Now you're fighting against making nouns into verbs, but that's not going to stop. Do you ever phone or email someone? What, you don't always say "use a phone to talk with someone" or "use email to send a message to" someone? You don't have to because those verbs are easy to understand. Thus, if you agree that there is a difference between an incentive and a motive, then it shouldn't be very surprising that people who frequently use the concept of "offer an incentive for the following behavior" would shorten it.
There are lots of invented words that fit into your category. The one I've heard more often (in complaints anyway, I don't hear that many people actually say it in real conversation) is "burglarize", which wouldn't appear to say anything that "burgle" doesn't. I don't think that "incentivize" hits the same mark. Not to mention that English also has plenty of synonyms, and we don't need to channel the Newspeak dictionary and start eliminating them.
The particularly egregious examples are not simply conversions of nouns to verbs, but verbs, converted into nouns, then back into verbs again. "Verbing" is an OK thing to do, but I wonder sometimes if these more complex cases are merely attempts by pseudo-intellectuals to make themselves sound more educated than they actually are.

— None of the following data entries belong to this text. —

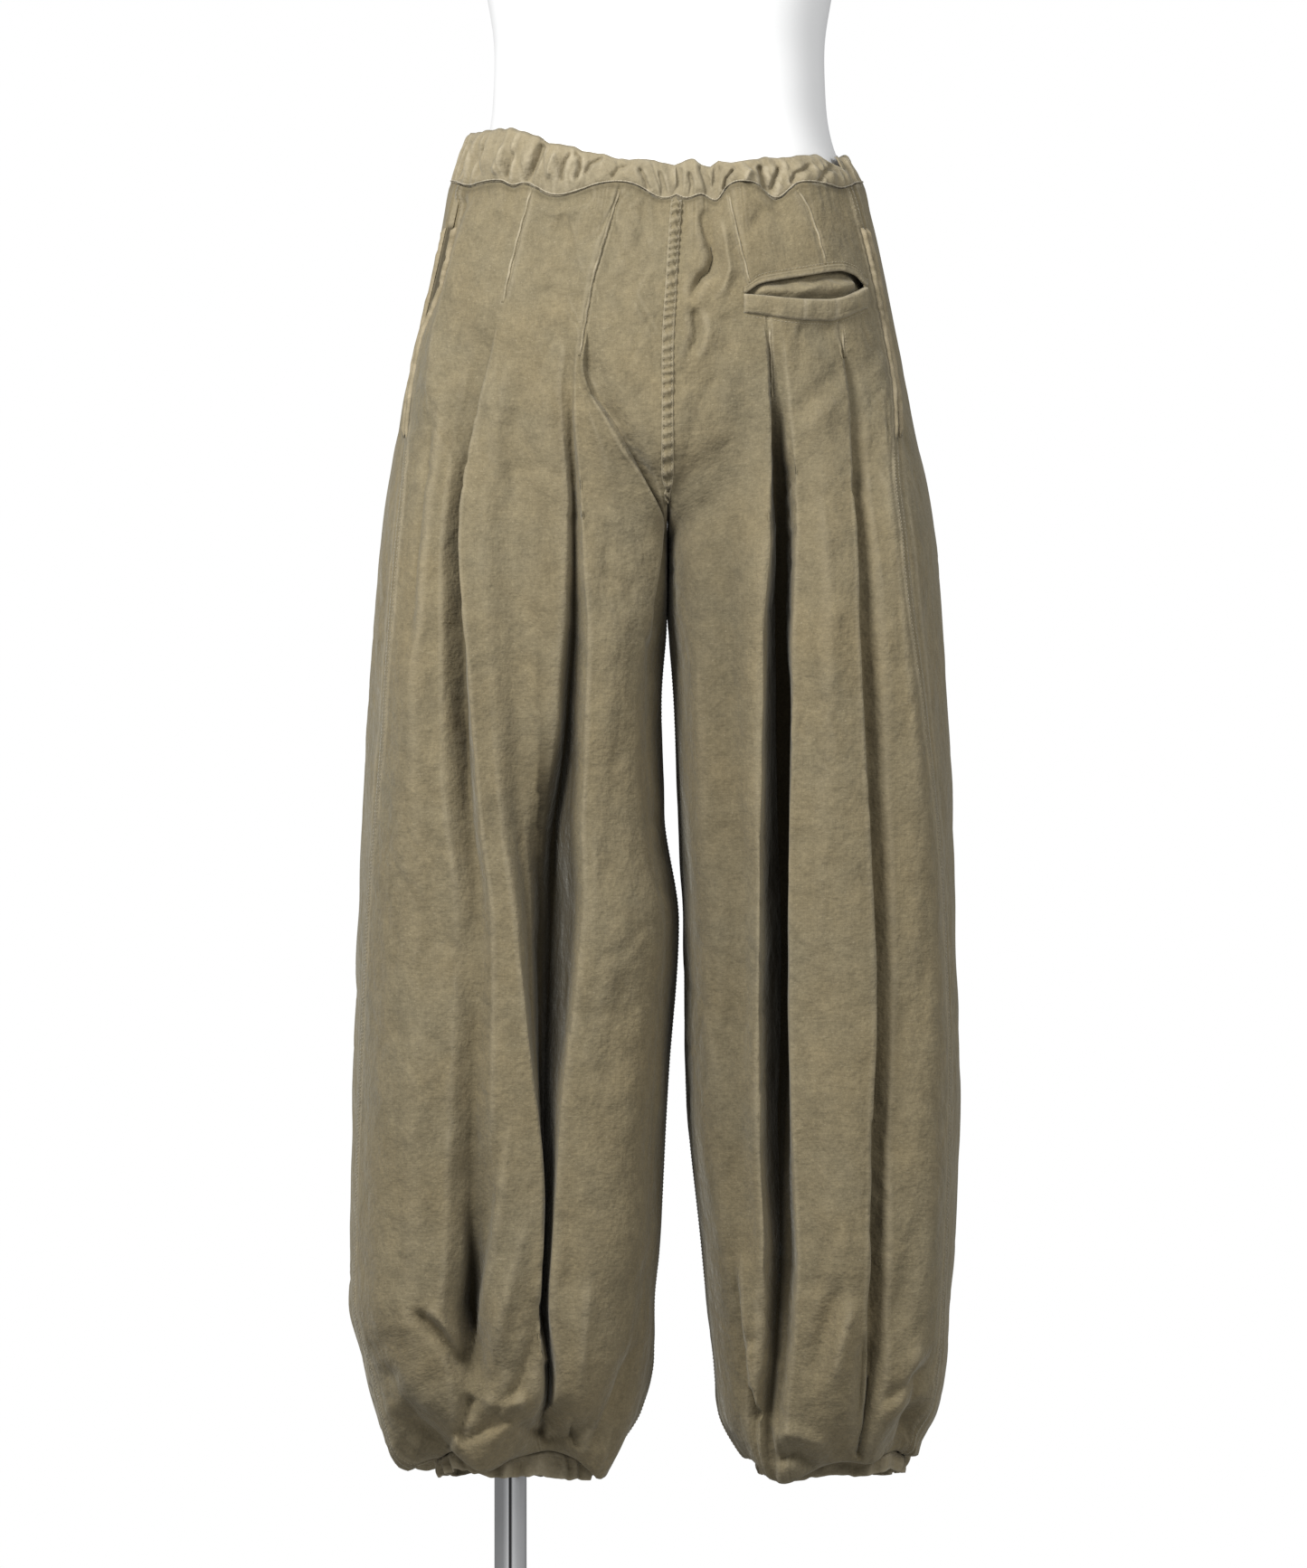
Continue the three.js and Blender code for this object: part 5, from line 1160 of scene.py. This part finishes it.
strap_points, strap_out = at_fine_rows(strap_points), at_fine_rows(strap_out)
strap_v = fine_v[:, None]
across = np.concatenate([-DISTANCES[::-1], DISTANCES])[None, :]
ripple = 1.25 * np.sin(strap_v * 0.84 + 1.9 * np.sin(strap_v * 0.13) + np.where(across > 0, 0.9, 0.0))
ripple = ripple * (0.35 + bell(np.abs(across), 2.0, 1.5))
height = np.concatenate([PROFILE[::-1], PROFILE])[None, :] + ripple
strap_outer = strap_points + strap_out * height[..., None]
# The seam's edges are worn lighter, and the puckers' crests get a painted highlight
strap_wear_and_highlight = 0.65 * bell(np.abs(across), 4.3, 0.6) + 0.4 * np.clip(ripple * 0.9, 0, 1)
finish_piece(shell(
    "seam_centre_back_cloth", strap_outer, strap_points - strap_out * 0.1,
    (across + 0 * strap_v, strap_v + 0 * across), strap_wear_and_highlight,
), canvas, "canvas", "seam_centre_back")

# Bound edges of the side pockets
BIND_LIFT = np.array([0.1, 1.5, 2.3, 2.5, 2.3, 1.5, 0.1])[None, :]
bind_across = np.linspace(-1, 1, 7)[None, :]
for side_name, side in SIDES:
    for half, low, high, phase in (("back", 0.8, 6.4, 0), ("front", 2.6, 8.2, 1.3)):
        panel = panels[f"{half}_{side_name}"]
        rows = (panel.rows <= SIDE_POCKET_HIGH) & (panel.rows >= SIDE_POCKET_LOW)
        points, out = (found[rows] for found in along_rows(panel, np.linspace(low, high, 7), half == "front"))
        if half == "back":
            points, out = points[:, ::-1], out[:, ::-1]
        t = np.linspace(0, 1, len(points))[:, None]
        wave = 0.5 * np.sin(t * 31 + phase) + 0.35 * np.sin(t * 67 + 0.4)
        lift = BIND_LIFT * smoothstep(np.minimum(t, 1 - t), 0, 0.02) + wave * 0.5 * (BIND_LIFT > 0.5)
        v = panel.v[rows][:, :1]
        wear = 0.25 + 0.25 * np.sin(t * 57 + 2 * np.sin(t * 23)) + 0.4 * (np.abs(bind_across) > 0.5)
        piece = shell(
            f"pocket_binding_{side_name}_{half}", points + out * lift[..., None], points - out * 0.2,
            (2 * (bind_across + 1) + 0 * v, v + 0 * lift), np.clip(wear, 0, 1),
        )
        finish_piece(piece, binding, "worn_binding", f"pocket_edge_{side_name}_{half}")


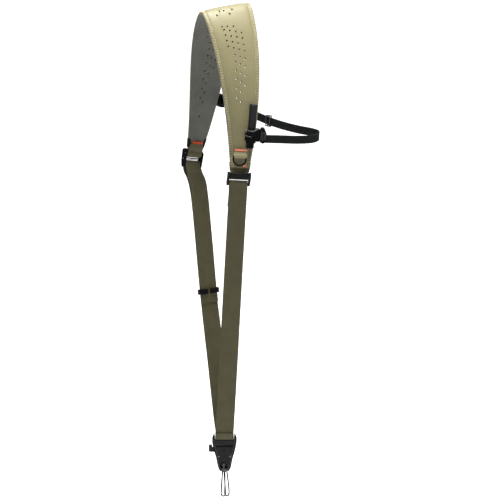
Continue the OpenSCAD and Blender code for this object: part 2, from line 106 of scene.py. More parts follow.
# ------------------------------------------------------------------ materials
class Mat:
    """Small helper to wire a Principled material."""

    def __init__(self, name):
        self.m = bpy.data.materials.new(name)
        self.m.use_nodes = True
        self.t = self.m.node_tree
        self.b = self.t.nodes["Principled BSDF"]
        self.out = self.t.nodes["Material Output"]

    def n(self, kind, **kw):
        node = self.t.nodes.new(kind)
        for k, v in kw.items():
            if k in ("operation", "blend_type", "data_type", "noise_dimensions", "wave_type", "bands_direction",
                     "feature", "distance", "uv_map", "attribute_name", "rings_direction", "wave_profile", "interpolation",
                     "voronoi_dimensions", "vector_type", "use_clamp", "clamp", "invert"):
                setattr(node, k, v)
            else:
                node.inputs[k].default_value = v
        return node

    def link(self, a, b):
        self.t.links.new(a, b)

    def math(self, op, a, b=None, c=None):
        node = self.t.nodes.new("ShaderNodeMath")
        node.operation = op
        for i, v in enumerate((a, b, c)):
            if v is None:
                continue
            if isinstance(v, (int, float)):
                node.inputs[i].default_value = v
            else:
                self.link(v, node.inputs[i])
        return node.outputs[0]

    def mix(self, fac, a, b):
        node = self.t.nodes.new("ShaderNodeMix")
        node.data_type = "RGBA"
        ins = [i for i in node.inputs if i.type == "RGBA"]
        f = [i for i in node.inputs if i.name == "Factor" and i.type == "VALUE"][0]
        for sock, v in ((f, fac), (ins[0], a), (ins[1], b)):
            if isinstance(v, (int, float)):
                sock.default_value = v
            elif isinstance(v, tuple):
                sock.default_value = v if len(v) == 4 else (*v, 1)
            else:
                self.link(v, sock)
        return [o for o in node.outputs if o.type == "RGBA"][0]

    def ramp(self, src, stops):
        node = self.t.nodes.new("ShaderNodeValToRGB")
        cr = node.color_ramp
        while len(cr.elements) < len(stops):
            cr.elements.new(0.5)
        for e, (p, c) in zip(cr.elements, stops):
            e.position = p
            e.color = (c, c, c, 1) if isinstance(c, (int, float)) else (*c, 1)
        self.link(src, node.inputs[0])
        return node.outputs[0]

    def obj_coord(self):
        return self.t.nodes.new("ShaderNodeTexCoord").outputs["Object"]

    def uv(self, name="weave"):
        node = self.t.nodes.new("ShaderNodeUVMap")
        node.uv_map = name
        return node.outputs[0]

    def noise(self, vec, scale, detail=4.0, rough=0.55, dist=0.0):
        node = self.n("ShaderNodeTexNoise", Scale=scale, Detail=detail, Roughness=rough, Distortion=dist)
        self.link(vec, node.inputs["Vector"])
        return node.outputs[0]

    def voronoi(self, vec, scale, feature="F1", rnd=1.0):
        node = self.n("ShaderNodeTexVoronoi", feature=feature, Scale=scale, Randomness=rnd)
        self.link(vec, node.inputs["Vector"])
        return node.outputs["Distance"]

    def xyz(self, vec):
        node = self.t.nodes.new("ShaderNodeSeparateXYZ")
        self.link(vec, node.inputs[0])
        return node.outputs

    def bump(self, height, strength, distance, prev=None):
        node = self.n("ShaderNodeBump", Strength=strength, Distance=distance)
        self.link(height, node.inputs["Height"])
        if prev is not None:
            self.link(prev, node.inputs["Normal"])
        return node.outputs[0]

    def done(self, color=None, rough=None, normal=None, **sockets):
        if color is not None:
            if isinstance(color, tuple):
                self.b.inputs["Base Color"].default_value = (*color, 1)
            else:
                self.link(color, self.b.inputs["Base Color"])
        if rough is not None:
            if isinstance(rough, (int, float)):
                self.b.inputs["Roughness"].default_value = rough
            else:
                self.link(rough, self.b.inputs["Roughness"])
        if normal is not None:
            self.link(normal, self.b.inputs["Normal"])
        for k, v in sockets.items():
            self.b.inputs[k.replace("_", " ")].default_value = v
        return self.m


def cover_material():
    m = Mat("cover_fabric")
    c = m.obj_coord()
    large = m.noise(c, 22, 3, 0.5)
    fine = m.noise(c, 900, 3, 0.6)
    grain = m.voronoi(c, 1500, "F1", 1.0)
    tone = m.ramp(large, [(0.3, (0.124, 0.111, 0.052)), (0.7, (0.148, 0.133, 0.064))])
    speck = m.ramp(fine, [(0.35, (0.110, 0.099, 0.045)), (0.65, (0.188, 0.171, 0.088))])
    col = m.mix(0.35, tone, speck)
    wear = m.ramp(m.noise(c, 75, 5, 0.7), [(0.55, 0.0), (0.8, 1.0)])
    col = m.mix(m.math("MULTIPLY", wear, 0.10), col, (0.27, 0.25, 0.17))
    rough = m.ramp(m.noise(c, 160, 3), [(0.3, 0.50), (0.7, 0.60)])
    nrm = m.bump(grain, 0.25, 0.00018)
    nrm = m.bump(m.noise(c, 140, 2), 0.12, 0.0006, nrm)
    return m.done(col, rough, nrm, Specular_IOR_Level=0.45, Sheen_Weight=0.12, Sheen_Roughness=0.45)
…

I have seen some online discussion about the "burgle" example, with some commenting that burgle as a base word is actually a more recent innovation. I'm not qualified to suggest otherwise but I almost always prefer innovative simplicity over more complexity.
terraform and opentofu are solutions that most companies shouldnt have in the first place.
THey shouldnt be using the cloud, thats the real problem. Its not cost effective and bad stuff happening out of your control is going to become a larger problem.
People really need to stop being copy cats and grow a brain for once.